Variable Type Description
input_detection_mode string Input detection mode. This can be either "NOISE", "FIRST_INTERIM_RESULT" or "FIRST_FINAL_RESULT". The "NOISE" detection mode is implemented by BVR and occurs when any sound is heard on the call. The other detection modes are triggered by results coming back from the STT engine.
stt_parms JSON object A set of key/value pairs that are sent directly to the STT engine to change its behaviour.

Setting custom STT parameters

It is possible to set parameters for an STT engine by using the stt_parms parameter of the options structure. As an example, if using the IBM Cloud STT engine, all parameters available in the WebSockets API can be set in stt_parms and will be sent to the STT engine. Note that URL parameters and message body parameters can both be used in the stt_parms structure for IBM STT. If the model parameter is set in stt_parms it will override the model in the call feature definition.

The supported Google STT engine parameters are documented at Google Speech To Text (STT) supported parameters

The supported IBM Cloud STT engine parameters are documented at IBM Cloud Speech To Text (STT) supported parameters

Using Inline Grammars

To use inline grammars, supply the STT data structure format as JSON in the grammar body.


This sends a request to the IBM Cloud STT engine setting the input detection mode and some IBM Cloud specific parameters

<grammar mode="voice" version="1.0" type="application/x-blueworx-stt+json">
        "input_detection_mode": "NOISE",
        "stt_parms": {
            "speech_detector_sensitivity": "0.5",
            "background_audio_suppression": "0.5",
            "end_of_phrase_silence_time": "2.0"

Note that using an inline grammar is the simplest way to send a request to aN STT engine without any parameters. The body of the grammar can be an empty JSON structure:

<grammar mode="voice" version="1.0" type="application/x-blueworx-stt+json">

Using srcexpr

The data structure for an STT engine can be set to the srcexpr parameter of the grammar tag. The value of the srcexpr must be a JSON representation of the STT data structure. To make the JSON easier to generate, BVR includes a function to convert an Object structure to JSON. Therefore, it is possible to build up the STT data structure as an Object in the VXML document then pass it to this function to get the JSON representation. The function is called "objectToJson" .

Example usage:

1. Define the variable as a new Object

    <var name="stt_request_structure" expr="new Object()"/>

2. Add any variables for the request. For example, the following sets the same as the previous inline grammar.

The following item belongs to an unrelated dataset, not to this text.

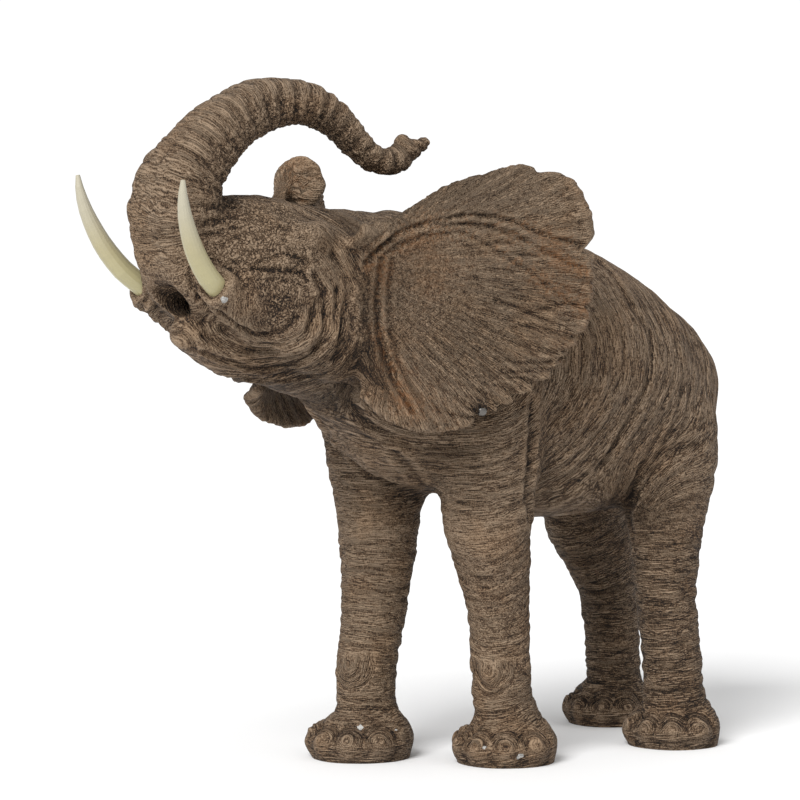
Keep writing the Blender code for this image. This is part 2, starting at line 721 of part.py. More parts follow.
def make_casting():
    ears = (
        Ear(mirrored(EAR_ROOT), EAR_RIM_LEFT),
        Ear(EAR_ROOT, EAR_RIM_RIGHT),
    )
    casting = new_object("elephant", gather_forms(ears).mesh("elephant"))
    melt(casting)
    mouth = Skin()
    mouth.tube(MOUTH, rings=16)
    cut(casting, cutter("mouth", mouth))
    melt(casting)
    soften = casting.modifiers.new("soften", "SMOOTH")
    soften.factor = 0.5
    soften.iterations = 6
    baked(casting)
    carve(casting, ears)
    thin = casting.modifiers.new("thin", "DECIMATE")
    triangles = sum(len(face.vertices) - 2 for face in casting.data.polygons)
    thin.ratio = CASTING_TRIANGLES / triangles
    thin.use_collapse_triangulate = True
    baked(casting)
    floor_cut(casting.data)
    return casting


def tusk_path(side):
    path = np.array(TUSK if side > 0 else mirrored(TUSK), float)
    if side > 0:
        path[:, :3] += TUSK_RIGHT_SHIFT
    return path


def rod(base, axis, radius, low, high):
    """Rings of a straight round rod along axis, from low to high past base, in metres."""
    around = circle(axis, SEAT_SIDES) * radius
    ring = np.array([base + axis * step + around for step in (low, high)])
    return ring, np.array([base + axis * low, base + axis * high])


def make_tusk(name, side, casting):
    """A tusk whose straight root stands in its socket, and the socket that is cut for it."""
    path = tusk_path(side)
    base = path[0, :3] * HEIGHT
    axis = unit((path[1, :3] - path[0, :3]))
    root = base - axis * TUSK_SEAT
    stations = [(*root / HEIGHT, 1, 1), (*(base - axis * TUSK_SEAT / 2) / HEIGHT, 1, 1), *path]
    half = TUSK_DIAMETER / 2 / HEIGHT
    skin = Skin()
    skin.tube([(x, y, z, a * half, b * half) for x, y, z, a, b in stations], rings=13, sides=16)
    tusk = new_object(name, skin.mesh(name))
    tusk.data.shade_smooth()
    seat = Skin()
    reach = TUSK_DIAMETER
    seat.rings(*rod(base, axis, TUSK_DIAMETER / 2 + SEAT_GAP, -TUSK_SEAT - SEAT_GAP, reach))
    cut(casting, cutter(name + "_seat", seat))
    return tusk


def make_pin(casting):
    """A round pin whose low domed head shows under the left ear."""
    base = np.array(PIN_PLACE) * HEIGHT
    axis = unit(np.array(PIN_AXIS))
    radius = PIN_DIAMETER / 2
    around = circle(axis, 16)
    ring = [base - axis * PIN_SEAT + around * radius, base + around * radius]
    for t in (0.4, 0.8):
        height = PIN_PROUD * math.sin(t * math.pi / 2)
        ring.append(base + axis * height + around * radius * math.cos(t * math.pi / 2))
    skin = Skin()
    skin.rings(np.array(ring), np.array([base - axis * PIN_SEAT, base + axis * PIN_PROUD]))
    pin = new_object("ear_pin", skin.mesh("ear_pin"))
    seat = Skin()
    seat.rings(*rod(base, axis, radius + SEAT_GAP, -PIN_SEAT - SEAT_GAP, 3 * PIN_DIAMETER))
    cut(casting, cutter("ear_pin_seat", seat))
    return pin


def dress(obj, colour, roughness, metallic=0.0):
    material = bpy.data.materials.new(obj.name)
    material.use_nodes = True
    shader = material.node_tree.nodes["Principled BSDF"]
    shader.inputs["Base Color"].default_value = (*colour, 1)
    shader.inputs["Roughness"].default_value = roughness
    shader.inputs["Metallic"].default_value = metallic
    obj.data.materials.clear()
    obj.data.materials.append(material)


def centre_over_origin():
    """Moves every shape sideways until the middle of the figure's box is over the origin."""
    shown = [obj for obj in bpy.data.objects if not obj.hide_render]
    points = np.array([vertex.co for obj in shown for vertex in obj.data.vertices])
    middle = (points.min(axis=0) + points.max(axis=0)) / 2
    for obj in bpy.data.objects:
        obj.data.transform(Matrix.Translation((-middle[0], -middle[1], 0)))


def main():
    for obj in list(bpy.data.objects):
        bpy.data.objects.remove(obj, do_unlink=True)
    casting = make_casting()
    dress(casting, (0.13, 0.095, 0.065), 0.65)
    for name, side in (("tusk_left", -1), ("tusk_right", 1)):
        dress(make_tusk(name, side, casting), (0.58, 0.52, 0.36), 0.3)
    dress(make_pin(casting), (0.35, 0.35, 0.35), 0.35, 1.0)
    centre_over_origin()


main()
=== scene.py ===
"""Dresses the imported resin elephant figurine: its carved skin, tusks, pin, finishes and studio.

The head looks along -X, the left side faces -Y and the feet stand on z = 0. The body's
forms are shares of the figure's height, in a plan whose own origin is PLAN_ORIGIN.
"""

import logging
import math
from dataclasses import dataclass
from enum import IntEnum
from typing import Sequence

import bpy
import numpy as np
from mathutils import Matrix, Vector, noise
from mathutils.kdtree import KDTree


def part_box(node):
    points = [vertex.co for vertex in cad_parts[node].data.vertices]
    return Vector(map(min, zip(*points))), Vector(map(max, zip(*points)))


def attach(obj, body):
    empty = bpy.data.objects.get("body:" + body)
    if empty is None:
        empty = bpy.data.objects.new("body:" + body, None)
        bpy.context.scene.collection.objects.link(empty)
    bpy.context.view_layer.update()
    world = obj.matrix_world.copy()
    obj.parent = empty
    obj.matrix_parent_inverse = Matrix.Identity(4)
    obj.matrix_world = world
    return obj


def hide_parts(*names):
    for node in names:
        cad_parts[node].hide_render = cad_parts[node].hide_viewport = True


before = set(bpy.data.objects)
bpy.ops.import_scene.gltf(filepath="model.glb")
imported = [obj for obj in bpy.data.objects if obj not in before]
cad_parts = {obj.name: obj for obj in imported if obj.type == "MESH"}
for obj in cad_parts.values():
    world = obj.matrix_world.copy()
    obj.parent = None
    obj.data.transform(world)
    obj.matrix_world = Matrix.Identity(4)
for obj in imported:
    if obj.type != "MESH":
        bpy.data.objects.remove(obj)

log = logging.getLogger("elephant")
Points = np.ndarray
Colour = tuple[float, float, float]


def shares(*rows: Sequence[float]) -> Points:
    """Rows given in thousandths, as shares of one."""
    return np.array(rows) / 1000


class Side(IntEnum):
    """A side of the body, as the sign of its y."""

    LEFT = -1
    RIGHT = 1


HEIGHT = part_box("elephant")[1][2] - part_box("elephant")[0][2]
PLAN_ORIGIN = (0.2106, -0.0439)  # of the stations, from the middle of the figure

# How the skin is made. Lengths are shares of the height, here and below
GRAIN = 0.0072  # at which the forms are melted into one skin
FINE_GRAIN = 0.0043  # at which it is carved
SOFTENING = 12  # rounds of smoothing before it is carved
DEEPEST = 0.0035  # depth of a hollow that takes the whole dark wash
SKIN_TRIANGLES = 190000

# A station is (x, y, z, half width, half depth) in thousandths. The width lies across the
# body, and the depth across both the width and the run of the form.
TORSO = shares(
    (-440, 0, 610, 50, 50),
    (-410, 0, 612, 100, 104),
    (-340, 0, 618, 138, 160),
    (-240, 0, 605, 158, 195),
    (-120, 0, 585, 170, 208),
    (0, 0, 558, 178, 212),
    (90, 0, 538, 174, 196),
    (172, 0, 522, 158, 172),
    (240, 0, 516, 136, 143),
    (281, 0, 511, 110, 116),
    (311, 0, 507, 80, 87),
    (325, 0, 505, 50, 58),
)
HEAD = shares(
    (-250, 0, 648, 80, 100),
    (-300, 0, 658, 124, 152),
    (-380, 0, 678, 132, 138),
    (-460, 0, 702, 130, 120),
    (-540, 0, 722, 118, 110),
    (-610, 0, 736, 100, 101),
    (-660, 0, 745, 78, 80),
    (-690, 0, 748, 50, 50),
)
CHEEK = shares(
    (-400, 60, 628, 40, 50),
    (-450, 74, 630, 52, 62),
    (-510, 80, 640, 50, 56),
    (-560, 76, 654, 40, 44),
    (-600, 70, 666, 26, 30),
)
BROW = shares(
    (-480, 92, 778, 22, 26),
    (-530, 100, 772, 24, 26),
    (-580, 92, 765, 18, 20),
)
JAW = shares(
    (-400, 0, 598, 70, 66),
    (-480, 0, 614, 85, 62),
    (-560, 0, 614, 72, 44),
    (-620, 0, 624, 52, 30),
    (-664, 0, 640, 36, 22),
    (-680, 0, 646, 22, 15),
)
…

    <assign name="stt_request_structure.input_detection_mode" expr="'NOISE'" />
    <assign name="stt_request_structure.stt_parms" expr="new Object()" />
    <assign name="stt_request_structure.stt_parms.speech_detector_sensitivity" expr="0.5" />
    <assign name="stt_request_structure.stt_parms.background_audio_suppression" expr="0.5" />
    <assign name="stt_request_structure.stt_parms.end_of_phrase_silence_time" expr="2.0" />

3. This structure can be converted to JSON and assigned to the srcexpr parameter of the grammar tag

    <grammar mode="voice" version="1.0" type="application/x-blueworx-stt+json" srcexpr="objectToJson(stt_request_structure)"/>

Handling data returned from an STT engine

If no input was detected, a "noinput" event will be thrown. If no intents or entities were detected in the response, a "nomatch" event will be thrown, however it is still possible to pull the STT engine's response using the application.lastresult$ shadow variable.

The shadow variables in the filled block will contain the usual fields.

Field Description
utterance This is what the user said to the virtual assistant.
confidence The highest confidence value returned for all intents and entities in the response
interpretation This is the object that the Virtual Assistant data structure is mapped to and contains the entirety of the normalised data structure in the Object key/value pair format

The confidencelevel VXML property

The confidencelevel VXML property is used to determine the confidence threshold below which the result will be deemed a no match. If the STT engine confidence is below the confidence threshold, a nomatch will be returned.